Posted Nov 27, 2023 16:28 UTC (Mon) by paulj (subscriber, #341) [Link] (1 responses)

Ok, fair enough, I'll defer to the more specific experience you and pizza have.

I still think that, even without _any_ documentation, if the microcode were at least user-replaceable, there would be clever people out there - outside of AMD and Intel - who would start to reverse engineer at least some of its functions, and we'd get some useful things out of it. There'd be bored EEE students writing fuzzers, measuring the visible changes on x86 ISA, and mapping out at least some subset of the microcode to hit on something useful.

Intel's "redundant prefix issue"

Posted Nov 27, 2023 16:35 UTC (Mon) by farnz (subscriber, #17727) [Link]
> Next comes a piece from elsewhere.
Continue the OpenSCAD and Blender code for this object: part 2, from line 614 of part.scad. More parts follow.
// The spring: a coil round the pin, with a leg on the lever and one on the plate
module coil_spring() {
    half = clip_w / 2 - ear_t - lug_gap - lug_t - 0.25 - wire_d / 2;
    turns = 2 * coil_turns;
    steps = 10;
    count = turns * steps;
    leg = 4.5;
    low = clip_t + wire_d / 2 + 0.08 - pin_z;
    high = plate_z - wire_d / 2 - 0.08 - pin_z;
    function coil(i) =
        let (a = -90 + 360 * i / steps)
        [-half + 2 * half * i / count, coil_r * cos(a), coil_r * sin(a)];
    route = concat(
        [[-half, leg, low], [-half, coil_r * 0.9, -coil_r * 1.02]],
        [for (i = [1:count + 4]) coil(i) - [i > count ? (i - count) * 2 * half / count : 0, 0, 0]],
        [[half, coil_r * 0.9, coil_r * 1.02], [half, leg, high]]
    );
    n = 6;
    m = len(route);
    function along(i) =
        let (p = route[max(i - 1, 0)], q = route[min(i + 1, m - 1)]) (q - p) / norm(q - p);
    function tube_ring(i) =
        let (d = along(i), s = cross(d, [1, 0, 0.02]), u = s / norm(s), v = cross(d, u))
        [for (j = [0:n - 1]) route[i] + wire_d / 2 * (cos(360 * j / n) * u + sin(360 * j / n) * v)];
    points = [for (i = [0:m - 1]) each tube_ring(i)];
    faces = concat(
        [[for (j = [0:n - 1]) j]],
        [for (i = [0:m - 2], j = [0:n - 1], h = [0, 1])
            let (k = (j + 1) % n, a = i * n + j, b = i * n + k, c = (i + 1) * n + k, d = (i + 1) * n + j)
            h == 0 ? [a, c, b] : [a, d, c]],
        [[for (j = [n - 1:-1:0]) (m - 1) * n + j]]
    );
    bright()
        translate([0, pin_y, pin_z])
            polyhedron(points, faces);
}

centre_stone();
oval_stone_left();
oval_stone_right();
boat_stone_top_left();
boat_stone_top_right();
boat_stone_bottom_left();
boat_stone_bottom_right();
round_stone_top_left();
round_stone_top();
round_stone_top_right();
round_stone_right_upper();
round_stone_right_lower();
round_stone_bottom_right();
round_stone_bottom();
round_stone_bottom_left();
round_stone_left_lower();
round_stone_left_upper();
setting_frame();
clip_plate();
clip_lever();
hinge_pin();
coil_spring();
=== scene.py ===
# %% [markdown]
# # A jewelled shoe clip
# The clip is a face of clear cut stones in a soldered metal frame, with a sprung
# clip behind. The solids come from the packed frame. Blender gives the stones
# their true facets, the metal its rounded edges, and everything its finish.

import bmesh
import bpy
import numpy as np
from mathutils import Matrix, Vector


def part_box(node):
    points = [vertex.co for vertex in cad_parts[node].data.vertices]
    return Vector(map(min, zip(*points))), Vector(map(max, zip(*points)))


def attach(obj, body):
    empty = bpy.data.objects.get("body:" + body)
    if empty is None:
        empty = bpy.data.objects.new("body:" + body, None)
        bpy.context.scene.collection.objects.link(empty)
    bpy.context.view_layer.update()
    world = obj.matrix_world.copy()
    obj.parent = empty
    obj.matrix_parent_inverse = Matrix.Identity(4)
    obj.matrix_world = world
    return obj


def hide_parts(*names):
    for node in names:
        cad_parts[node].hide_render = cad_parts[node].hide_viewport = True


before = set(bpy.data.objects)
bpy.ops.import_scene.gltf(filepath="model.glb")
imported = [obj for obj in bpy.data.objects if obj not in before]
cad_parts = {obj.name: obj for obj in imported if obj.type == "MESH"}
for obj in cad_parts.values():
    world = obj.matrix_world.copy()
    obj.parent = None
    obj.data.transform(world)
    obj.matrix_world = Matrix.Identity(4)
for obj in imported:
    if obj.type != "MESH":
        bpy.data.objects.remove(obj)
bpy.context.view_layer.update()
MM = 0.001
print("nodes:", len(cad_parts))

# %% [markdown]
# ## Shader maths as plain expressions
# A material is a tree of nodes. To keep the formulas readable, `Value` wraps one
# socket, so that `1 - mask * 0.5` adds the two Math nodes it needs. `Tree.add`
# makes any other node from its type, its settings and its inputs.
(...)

I'd certainly agree that people would reverse engineer the microcode and do things with it - I'm just not sure how I'd write that as a positive for Intel, since most of them will be aiming to either find a cool new vulnerability in Intel's designs, or trying to work out how Intel manages to be "better" than their preferred design at doing something.
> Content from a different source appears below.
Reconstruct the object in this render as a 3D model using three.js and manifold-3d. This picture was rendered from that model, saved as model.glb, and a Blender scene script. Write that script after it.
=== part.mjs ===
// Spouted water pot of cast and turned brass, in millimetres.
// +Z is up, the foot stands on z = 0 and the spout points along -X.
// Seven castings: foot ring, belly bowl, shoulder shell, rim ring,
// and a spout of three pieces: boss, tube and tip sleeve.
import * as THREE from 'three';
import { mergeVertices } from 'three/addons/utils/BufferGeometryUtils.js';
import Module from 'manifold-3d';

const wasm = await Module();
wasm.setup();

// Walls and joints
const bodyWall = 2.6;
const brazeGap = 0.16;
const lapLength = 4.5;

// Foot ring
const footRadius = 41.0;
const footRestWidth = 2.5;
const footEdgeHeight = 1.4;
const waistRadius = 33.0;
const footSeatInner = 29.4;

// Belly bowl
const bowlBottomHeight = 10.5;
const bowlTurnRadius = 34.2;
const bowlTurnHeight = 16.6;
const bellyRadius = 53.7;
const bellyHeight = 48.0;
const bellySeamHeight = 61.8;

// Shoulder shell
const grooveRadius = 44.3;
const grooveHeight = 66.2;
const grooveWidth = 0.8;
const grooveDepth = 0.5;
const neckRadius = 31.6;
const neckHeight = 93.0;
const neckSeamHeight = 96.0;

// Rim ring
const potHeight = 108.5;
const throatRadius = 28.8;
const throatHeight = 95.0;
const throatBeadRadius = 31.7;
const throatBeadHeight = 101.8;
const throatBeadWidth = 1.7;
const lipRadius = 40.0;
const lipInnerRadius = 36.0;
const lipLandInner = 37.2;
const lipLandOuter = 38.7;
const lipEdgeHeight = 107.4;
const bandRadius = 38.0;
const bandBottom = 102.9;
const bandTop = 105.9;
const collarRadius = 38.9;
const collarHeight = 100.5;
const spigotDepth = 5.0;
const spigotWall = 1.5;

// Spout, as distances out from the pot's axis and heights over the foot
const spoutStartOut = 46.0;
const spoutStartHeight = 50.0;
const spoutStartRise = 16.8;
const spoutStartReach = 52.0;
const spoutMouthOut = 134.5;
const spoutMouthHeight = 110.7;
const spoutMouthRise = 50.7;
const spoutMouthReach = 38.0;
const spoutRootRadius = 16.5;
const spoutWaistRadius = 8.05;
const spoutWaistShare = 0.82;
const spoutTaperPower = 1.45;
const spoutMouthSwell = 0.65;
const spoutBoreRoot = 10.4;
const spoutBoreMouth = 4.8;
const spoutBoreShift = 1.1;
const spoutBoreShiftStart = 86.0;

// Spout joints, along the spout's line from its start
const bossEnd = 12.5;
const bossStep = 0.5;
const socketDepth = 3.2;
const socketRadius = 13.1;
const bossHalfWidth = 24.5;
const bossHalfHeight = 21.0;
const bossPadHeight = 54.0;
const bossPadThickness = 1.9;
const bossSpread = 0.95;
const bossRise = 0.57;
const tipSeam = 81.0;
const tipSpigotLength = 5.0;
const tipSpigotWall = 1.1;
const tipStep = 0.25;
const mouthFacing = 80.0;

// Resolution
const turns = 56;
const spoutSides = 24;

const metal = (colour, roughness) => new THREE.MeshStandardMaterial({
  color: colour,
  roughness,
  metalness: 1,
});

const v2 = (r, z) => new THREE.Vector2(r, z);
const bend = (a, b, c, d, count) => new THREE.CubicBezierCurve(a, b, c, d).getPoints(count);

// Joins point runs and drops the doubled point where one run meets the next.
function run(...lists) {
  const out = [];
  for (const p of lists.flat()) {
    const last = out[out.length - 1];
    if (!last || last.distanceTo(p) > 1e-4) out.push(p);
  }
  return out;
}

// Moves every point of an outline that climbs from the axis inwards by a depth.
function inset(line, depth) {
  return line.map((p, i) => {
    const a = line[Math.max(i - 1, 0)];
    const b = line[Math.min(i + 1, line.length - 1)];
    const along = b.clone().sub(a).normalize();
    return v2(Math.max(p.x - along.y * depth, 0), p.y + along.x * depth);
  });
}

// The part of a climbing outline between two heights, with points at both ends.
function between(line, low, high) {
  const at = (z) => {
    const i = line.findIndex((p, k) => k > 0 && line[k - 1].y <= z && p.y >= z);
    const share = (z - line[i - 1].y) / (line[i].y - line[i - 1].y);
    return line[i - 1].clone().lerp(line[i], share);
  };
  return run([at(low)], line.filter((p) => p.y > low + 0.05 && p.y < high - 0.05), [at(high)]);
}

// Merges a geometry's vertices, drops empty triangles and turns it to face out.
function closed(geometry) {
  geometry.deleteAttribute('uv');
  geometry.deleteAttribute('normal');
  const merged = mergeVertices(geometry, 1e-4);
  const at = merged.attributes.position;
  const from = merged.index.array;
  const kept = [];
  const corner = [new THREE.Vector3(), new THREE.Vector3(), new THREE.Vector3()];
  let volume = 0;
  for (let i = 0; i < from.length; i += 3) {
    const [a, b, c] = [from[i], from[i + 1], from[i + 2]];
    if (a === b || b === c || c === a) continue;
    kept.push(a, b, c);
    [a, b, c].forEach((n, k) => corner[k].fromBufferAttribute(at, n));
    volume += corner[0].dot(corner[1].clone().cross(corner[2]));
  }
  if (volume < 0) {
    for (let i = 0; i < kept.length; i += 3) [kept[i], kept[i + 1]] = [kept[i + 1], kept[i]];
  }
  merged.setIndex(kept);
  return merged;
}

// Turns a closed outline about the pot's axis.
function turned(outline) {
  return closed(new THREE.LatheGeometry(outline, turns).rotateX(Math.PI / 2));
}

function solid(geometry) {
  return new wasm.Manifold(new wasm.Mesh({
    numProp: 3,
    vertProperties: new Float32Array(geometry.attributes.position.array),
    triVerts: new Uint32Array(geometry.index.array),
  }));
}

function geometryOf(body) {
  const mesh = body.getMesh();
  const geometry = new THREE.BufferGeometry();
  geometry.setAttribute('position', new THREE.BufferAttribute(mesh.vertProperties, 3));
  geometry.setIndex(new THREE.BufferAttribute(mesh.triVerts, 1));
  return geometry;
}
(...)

We only got what we got for GPUs because Intel (and later AMD) needed something to get them design wins over the leading GPUs on the market, and the business case was that, while writing OSS drivers would help competitors reverse-engineer their designs, having OSS drivers would result in them getting sales to customers who see OSS drivers as a positive - and with ATI and nVidia winning (for Intel) and later nVidia dominating over AMD, they valued those design wins over protecting themselves from reverse-engineering. And this was especially clear since people could, and did, reverse engineer nVidia's closed drivers because they had documentation for the CPUs they ran on, even though they didn't have documentation for the GPUs.